==== Dataset section ====

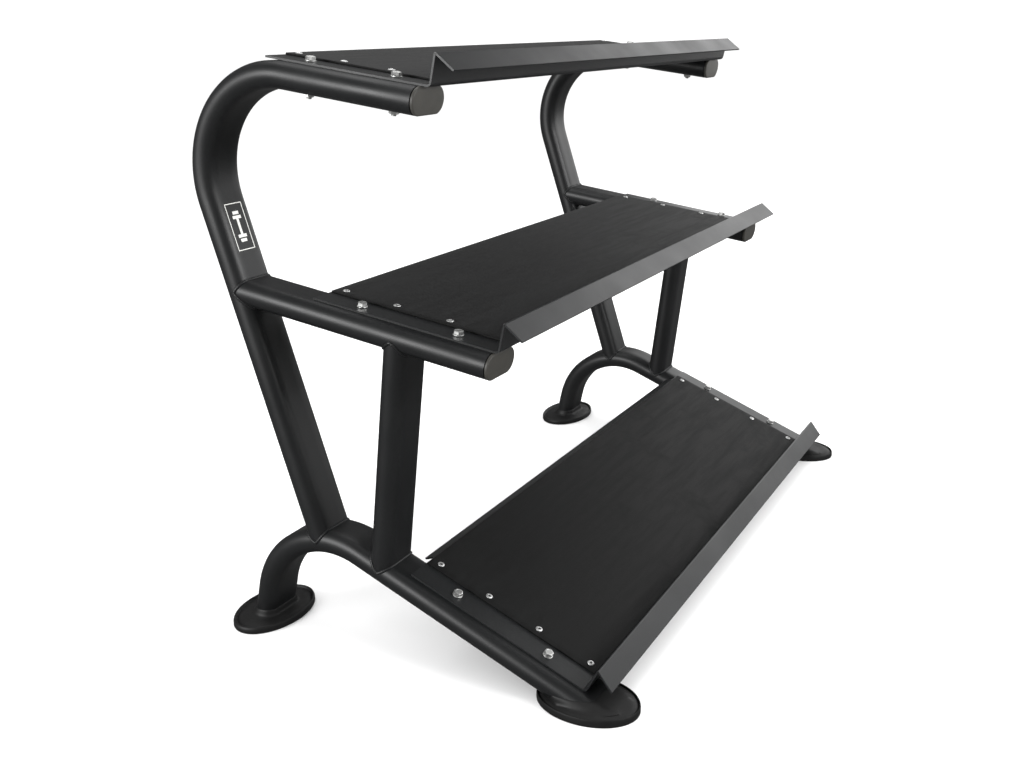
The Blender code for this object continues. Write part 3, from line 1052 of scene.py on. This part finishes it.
def hexagon_reach(angle, flats):
    """Distance from the middle of a hexagon to its outline, in a direction."""
    off_flat = (angle + math.pi / 6) % (math.pi / 3) - math.pi / 6
    return flats / 2 / math.cos(off_flat)


def hexagon_ring(flats, height, chamfer=0.0):
    """A hexagon's outline; a chamfer of 1 brings its corners down, and one of -1 brings them up."""
    ring = []
    for i in range(HEX_SIDES):
        angle = 2 * math.pi * i / HEX_SIDES
        reach = hexagon_reach(angle, flats)
        drop = chamfer * (reach - CHAMFER_SHARE * flats / 2) * math.tan(CHAMFER_ANGLE)
        ring.append(Vector((reach * math.cos(angle), reach * math.sin(angle), height - drop)))
    return ring


def turned_rings(profile, sides):
    """Rings of (radius, height) pairs in millimetres."""
    return [circle(radius * MM, height * MM, sides) for radius, height in profile]


def thread_rings(low, high):
    """A rolled thread from z = low to z = high: the crest climbs one pitch in a turn."""
    rings = []
    steps = round((high - low) / BOLT_PITCH * THREAD_STEPS)
    for step in range(steps + 1):
        z = low + (high - low) * step / steps
        # The first turn is turned down, so that a nut finds it
        full = min(1.0, (z - low) / BOLT_PITCH)
        ring = []
        for i in range(HEX_SIDES):
            turn = i / HEX_SIDES
            phase = (z / BOLT_PITCH - turn) % 1.0
            depth = THREAD_DEPTH * (abs(2 * phase - 1) + LEAD_IN * (1 - full))
            radius = BOLT_DIAMETER / 2 - depth
            angle = 2 * math.pi * turn
            ring.append(Vector((radius * math.cos(angle), radius * math.sin(angle), z)))
        rings.append(ring)
    return rings


def bolt_mesh():
    """A hex bolt: a head with a washer face, a chamfer and a shallow dish, a shank and a rolled thread."""
    low = SHEET + 3 * GAP + WASHER_THICK
    high = low + HEAD_HIGH
    flat_top = CHAMFER_SHARE * HEAD_FLATS / 2
    head = [
        circle(flat_top, low, HEX_SIDES),
        hexagon_ring(HEAD_FLATS, low + 0.4 * MM),
        hexagon_ring(HEAD_FLATS, high, chamfer=1.0),
        circle(flat_top, high, HEX_SIDES),
        # The forged dish in the top of the head
        circle(0.80 * flat_top, high, HEX_SIDES),
        circle(0.74 * flat_top, high - 0.25 * MM, HEX_SIDES),
        circle(0.30 * flat_top, high - 0.30 * MM, HEX_SIDES),
    ]
    nut_top = -TUBE_DEEP
    shank = [circle(BOLT_DIAMETER / 2, z, HEX_SIDES) for z in (nut_top, low + MM)]
    thread = thread_rings(low - BOLT_LONG, nut_top)
    return lofted("hex_bolt", [head, shank, thread], "zinc", 32)


def washer_mesh():
    """A punched plain washer: rounded over on its upper side."""
    low = SHEET + 2 * GAP
    outer, bore = WASHER_DIAMETER / 2 / MM, WASHER_BORE / 2 / MM
    bottom, top = low / MM, (low + WASHER_THICK) / MM
    profile = (
        (bore, bottom),
        (outer - 0.3, bottom),
        (outer, bottom + 0.3),
        (outer, top - 0.4),
        (outer - 0.12, top - 0.12),
        (outer - 0.4, top),
        (bore + 0.2, top),
        (bore, top - 0.2),
        (bore, bottom),
    )
    return lofted("plain_washer", [turned_rings(profile, HEX_SIDES)], "zinc", 50, ring_shaped=True)


def nut_mesh():
    """A hex nut, chamfered on both sides and countersunk below."""
    high = -TUBE_DEEP - GAP
    low = high - NUT_HIGH
    flat_top = CHAMFER_SHARE * HEAD_FLATS / 2
    bore = BOLT_DIAMETER / 2 + GAP
    rings = [
        circle(bore, high, HEX_SIDES),
        circle(flat_top, high, HEX_SIDES),
        hexagon_ring(HEAD_FLATS, high, chamfer=1.0),
        hexagon_ring(HEAD_FLATS, low, chamfer=-1.0),
        circle(flat_top, low, HEX_SIDES),
        circle(bore + NUT_COUNTERSINK, low, HEX_SIDES),
        circle(bore, low + NUT_COUNTERSINK, HEX_SIDES),
        circle(bore, high, HEX_SIDES),
    ]
    return lofted("hex_nut", [rings], "zinc", 32, ring_shaped=True)


# Radius and height in mm above the mat, from the flange's edge to the bottom of the hole
RIVET_PROFILE = (
    (5.5, 0.0),
    (5.6, 0.25),
    (5.45, 0.6),
    (4.9, 1.05),
    (4.0, 1.4),
    (3.0, 1.6),
    (2.6, 1.6),
    (2.35, 1.45),
    (2.3, 1.2),
    (2.3, 0.1),
)
# The same for the stem left in it
MANDREL_PROFILE = ((2.1, -0.5), (2.1, 0.2), (1.5, 0.5), (0.5, 0.4))


def rivets():
    """A row of rivets along each end of each mat."""
    flange = lofted("blind_rivet", [turned_rings(RIVET_PROFILE, 40)], "rivet", 40)
    stem = lofted("rivet_stem", [turned_rings(MANDREL_PROFILE, 20)], "mandrel", 32)
    on_mat = SHEET + 2 * GAP + MAT_THICK - RIVET_SINK
    for tray, (depth, *_) in TRAYS.items():
        rear, front = RIVET_ROWS[tray]
        number = 0
        for x in (RIVET_INSET - TRAY_LONG / 2, TRAY_LONG / 2 - RIVET_INSET):
            for i in range(RIVETS_IN_ROW):
                number += 1
                along = rear + (depth - rear - front) * i / (RIVETS_IN_ROW - 1)
                place = seat_matrix(tray) @ Matrix.Translation((x, -along, on_mat))
                # No two snapped stems point the same way
                turn = place @ Matrix.Rotation(0.7 * number, 4, "Z")
                placed(f"{tray}_rivet_{number}", flange, turn)
                placed(f"{tray}_rivet_stem_{number}", stem, turn)


def fasteners():
    """A bolt, a washer and a nut at each corner of each tray."""
    meshes = {"bolt": bolt_mesh(), "washer": washer_mesh(), "nut": nut_mesh()}
    chance = random.Random(11)
    for tray, (depth, _, _, _, inset) in TRAYS.items():
        number = 0
        for x in SIDES.values():
            for along in (inset, depth - inset):
                number += 1
                place = seat_matrix(tray) @ Matrix.Translation((x, -along, 0))
                for kind, mesh in meshes.items():
                    # Each was tightened to its own angle
                    turn = place @ Matrix.Rotation(chance.uniform(0, math.pi / 3), 4, "Z")
                    node = f"{tray}_{kind}_{number}"
                    placed(f"{tray}_{mesh.name}_{number}", mesh, turn, [node])


# -- sticker on the left upright: a thin frame round a plain dumbbell sign


def sticker():
    """The print on the film, as thin bars: a frame, and a dumbbell standing on end in it."""
    up = lean_axis(UPRIGHT_LEAN)
    out = Vector((-up.y, up.x))
    on_face = up * STICKER_UP + out * (TUBE_DEEP / 2 + STICKER_CLEAR)
    middle = Vector((UPRIGHT_Y, UPRIGHT_Z)) + PLAN.shift + on_face
    # Each bar: middle across and along the upright, width and height
    bars = []
    for sign in (-1, 1):
        side = sign * (STICKER_WIDE - STICKER_LINE) / 2
        end = sign * (STICKER_HIGH - STICKER_LINE) / 2
        bars.append((side, 0, STICKER_LINE, STICKER_HIGH))
        bars.append((0, end, STICKER_WIDE - 2 * STICKER_LINE, STICKER_LINE))
        for along, wide, high in STICKER_PLATES:
            bars.append((0, sign * along, wide, high))
    bars.append((0, 0, *STICKER_BAR))
    work = bmesh.new()
    for across, along, wide, high in bars:
        made = bmesh.ops.create_cube(work, size=1.0)["verts"]
        bmesh.ops.scale(work, vec=(wide, high, STICKER_THICK), verts=made)
        bmesh.ops.translate(work, vec=(across, along, STICKER_THICK / 2), verts=made)
    turn = Matrix(((1, 0, 0), (0, up.x, out.x), (0, up.y, out.y))).to_4x4()
    bmesh.ops.transform(work, matrix=turn, verts=work.verts)
    bmesh.ops.translate(work, vec=in_frame(-FRAME_X, middle), verts=work.verts)
    bmesh.ops.recalc_face_normals(work, faces=work.faces)
    placed("upright_sticker", mesh_of("upright_sticker", work, FINISHES["print"]))


# ---------------------------------------------------------------- floor, light and camera


def pale_floor():
    """A pale matt studio floor, large enough to run out of every view."""
    material, tree, shader, place = new_finish("painted_studio_floor", IOR=1.45, Roughness=0.9)
    shader.inputs["Specular IOR Level"].default_value = 0.1
    # Roller marks, about 1.7 m apart
    cloud = add(tree, "ShaderNodeTexNoise", {"Vector": place, "Scale": every_mm(1667), "Detail": 2.0})
    colour = add(
        tree,
        "ShaderNodeMix",
        {SHARE: cloud.outputs["Fac"], FROM: linear("#f3f3f3"), TO: linear("#f7f7f7")},
        data_type="RGBA",
    )
    wire(tree, shader, colour)
    work = bmesh.new()
    bmesh.ops.create_circle(work, cap_ends=True, segments=FLOOR_CORNERS, radius=FLOOR_RADIUS)
    floor = bpy.data.objects.new("studio_floor", mesh_of("studio_floor", work, material))
    bpy.context.scene.collection.objects.link(floor)
    # The floor lights the rack but doesn't show in its gloss
    floor.visible_glossy = False


def softbox(name, at, towards, wide, high, watts):
    """A rectangular soft light at a place, turned to a point."""
    light = bpy.data.lights.new(name, "AREA")
    light.shape = "RECTANGLE"
    light.size = wide
    light.size_y = high
    light.energy = watts
    lamp = bpy.data.objects.new(name, light)
    lamp.location = at
    lamp.rotation_euler = (Vector(towards) - Vector(at)).to_track_quat("-Z", "Y").to_euler()
    bpy.context.scene.collection.objects.link(lamp)


def studio_light():
    """A bright room and its soft boxes."""
    world = bpy.data.worlds.new("studio")
    bpy.context.scene.world = world
    world.use_nodes = True
    tree = world.node_tree
    background = tree.nodes["Background"]
    # White behind the rack and on the floor, and dim where gloss reflects it, as between black screens
    ray = add(tree, "ShaderNodeLightPath")
    lit = add(
        tree,
        "ShaderNodeMapRange",
        {"Value": ray.outputs["Is Glossy Ray"], "To Min": ROOM_LIGHT, "To Max": ROOM_REFLECTED},
    )
    tree.links.new(lit.outputs["Result"], background.inputs["Strength"])
    background.inputs["Color"].default_value = (1.0, 1.0, 1.0, 1.0)
    for name, settings in SOFTBOXES.items():
        softbox(name, *settings)
    bpy.context.scene.view_settings.view_transform = "Standard"


def camera():
    """The front camera, at waist height off the rack's front left corner."""
    data = bpy.data.cameras.new("camera")
    data.lens = LENS
    data.sensor_width = SENSOR
    data.sensor_fit = "HORIZONTAL"
    data.clip_start = 0.05
    data.clip_end = 200.0
    eye = bpy.data.objects.new("camera", data)
    back = -CAMERA_LOOKS.normalized()
    right = CAMERA_RIGHT.normalized()
    up = back.cross(right).normalized()
    right = up.cross(back)
    turn = Matrix((right, up, back)).transposed().to_4x4()
    eye.matrix_world = Matrix.Translation(CAMERA_AT) @ turn
    bpy.context.scene.collection.objects.link(eye)
    bpy.context.scene.camera = eye


def main():
    trees = tubes()
    welds(trees)
    end_caps()
    feet()
    for tray in TRAYS:
        folded_sheet(tray)
        rubber_mat(tray)
    rivets()
    fasteners()
    sticker()
    pale_floor()
    studio_light()
    camera()


main()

====

Please print the material above exactly as it appears, from its first line through the line containing "return flats / 2 / math.cos(off_flat)", inclusive, and stop there.

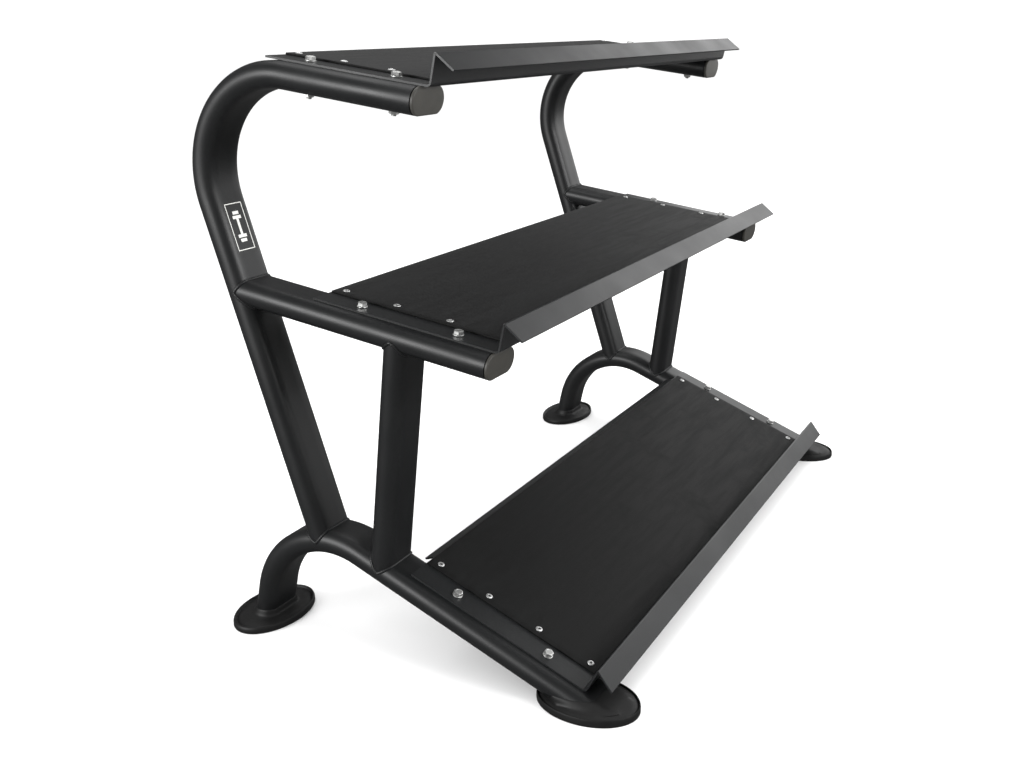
The Blender code for this object continues. Write part 3, from line 1052 of scene.py on. This part finishes it.
def hexagon_reach(angle, flats):
    """Distance from the middle of a hexagon to its outline, in a direction."""
    off_flat = (angle + math.pi / 6) % (math.pi / 3) - math.pi / 6
    return flats / 2 / math.cos(off_flat)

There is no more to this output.